An incredible story about a doctor taking what he had and making something amazing.
Erica was at a hospital more than 100 miles (160km) away, however, so Chibanda and her mother came up with a plan by phone. As soon as Erica was released from the hospital she and her mother would come see Chibanda to reevaluate her treatment plan. A week passed, and then two more, with no word from Erica. Finally, Chibanda received a call from her mother. Erica, she told him, had killed herself three days before. “Why didn’t you come to Harare?” Chibanda asked. “We had agreed that as soon as she’s released, you will come to me!” “We didn’t have the $15 bus fare to come to Harare,” her mother replied.
Necessity is the (grand)mother of invention :)

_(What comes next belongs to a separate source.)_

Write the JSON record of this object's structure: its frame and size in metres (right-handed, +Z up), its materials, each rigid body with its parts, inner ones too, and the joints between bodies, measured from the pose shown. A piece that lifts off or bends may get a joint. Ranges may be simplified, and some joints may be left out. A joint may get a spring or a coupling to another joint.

Chibanda was the only psychiatrist in the country working in the public health space, but his supervisors told him that there were no resources they could give him. All of the nurses were too busy with HIV-related issues and maternal and child health care, and all the rooms at the local clinic were full. They could, however, give him 14 grandmothers and provide access to the space outside.

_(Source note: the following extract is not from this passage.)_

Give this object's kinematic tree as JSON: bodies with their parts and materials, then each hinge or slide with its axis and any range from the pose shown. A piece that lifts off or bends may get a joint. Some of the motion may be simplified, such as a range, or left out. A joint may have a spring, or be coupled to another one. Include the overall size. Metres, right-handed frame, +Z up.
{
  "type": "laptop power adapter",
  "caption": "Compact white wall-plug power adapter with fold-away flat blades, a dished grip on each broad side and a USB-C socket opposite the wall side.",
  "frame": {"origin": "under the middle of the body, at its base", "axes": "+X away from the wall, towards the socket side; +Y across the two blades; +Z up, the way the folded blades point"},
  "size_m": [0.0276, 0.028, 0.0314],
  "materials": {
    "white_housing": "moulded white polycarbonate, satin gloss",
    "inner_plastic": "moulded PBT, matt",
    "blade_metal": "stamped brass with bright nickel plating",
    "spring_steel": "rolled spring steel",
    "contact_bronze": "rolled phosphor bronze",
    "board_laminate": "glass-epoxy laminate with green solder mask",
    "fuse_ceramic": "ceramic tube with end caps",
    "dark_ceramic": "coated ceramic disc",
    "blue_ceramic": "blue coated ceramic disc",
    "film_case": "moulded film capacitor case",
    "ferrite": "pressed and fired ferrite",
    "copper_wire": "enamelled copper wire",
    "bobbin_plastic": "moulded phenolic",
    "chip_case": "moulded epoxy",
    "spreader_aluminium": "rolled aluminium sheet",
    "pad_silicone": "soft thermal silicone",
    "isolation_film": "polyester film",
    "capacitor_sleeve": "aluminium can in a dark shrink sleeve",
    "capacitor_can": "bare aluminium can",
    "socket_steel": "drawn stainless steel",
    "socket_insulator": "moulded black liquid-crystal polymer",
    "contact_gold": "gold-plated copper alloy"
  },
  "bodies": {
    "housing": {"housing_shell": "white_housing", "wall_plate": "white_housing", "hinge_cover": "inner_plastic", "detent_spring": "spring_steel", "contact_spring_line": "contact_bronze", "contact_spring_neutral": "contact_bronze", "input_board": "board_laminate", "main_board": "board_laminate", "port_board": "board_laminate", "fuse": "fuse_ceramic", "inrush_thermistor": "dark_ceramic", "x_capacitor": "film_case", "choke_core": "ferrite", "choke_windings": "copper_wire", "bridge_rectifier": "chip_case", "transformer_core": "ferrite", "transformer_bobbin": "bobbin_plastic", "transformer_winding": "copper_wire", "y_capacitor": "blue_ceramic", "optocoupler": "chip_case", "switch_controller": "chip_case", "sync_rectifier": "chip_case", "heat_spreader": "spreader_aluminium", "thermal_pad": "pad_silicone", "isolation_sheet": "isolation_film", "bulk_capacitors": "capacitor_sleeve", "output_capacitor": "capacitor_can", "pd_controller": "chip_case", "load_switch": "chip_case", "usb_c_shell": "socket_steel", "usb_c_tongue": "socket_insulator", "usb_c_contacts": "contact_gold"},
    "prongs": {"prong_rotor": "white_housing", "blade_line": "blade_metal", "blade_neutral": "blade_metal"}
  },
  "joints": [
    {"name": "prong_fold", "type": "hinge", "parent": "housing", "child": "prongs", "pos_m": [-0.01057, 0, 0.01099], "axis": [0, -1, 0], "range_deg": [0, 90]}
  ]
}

In brainstorming how to tackle this problem, he arrived at an unlikely solution: grandmothers. Since 2006, Chibanda and his team have trained over 400 of the grandmothers in evidence-based talk therapy, which they deliver for free in more than 70 communities in Zimbabwe. In 2017 alone, the Friendship Bench, as the programme is called, helped over 30,000 people there. The method has been empirically vetted and have been expanded to countries beyond, including the US.
It’s a simple solution to an incredibly complex situation…
Chinhoyi, who is 72, has lost count of the number of people she has treated on an almost daily basis over the past 10-plus years. She regularly meets with HIV-positive individuals, drug addicts, people suffering from poverty and hunger, unhappy married couples, lonely older people and pregnant, unmarried young women. Regardless of their background or circumstances, she begins her sessions the same way: “I introduce myself and I say, ‘What is your problem? Tell me everything, and let me help you with my words.’”
We should all have such resources available to us. Oh wait.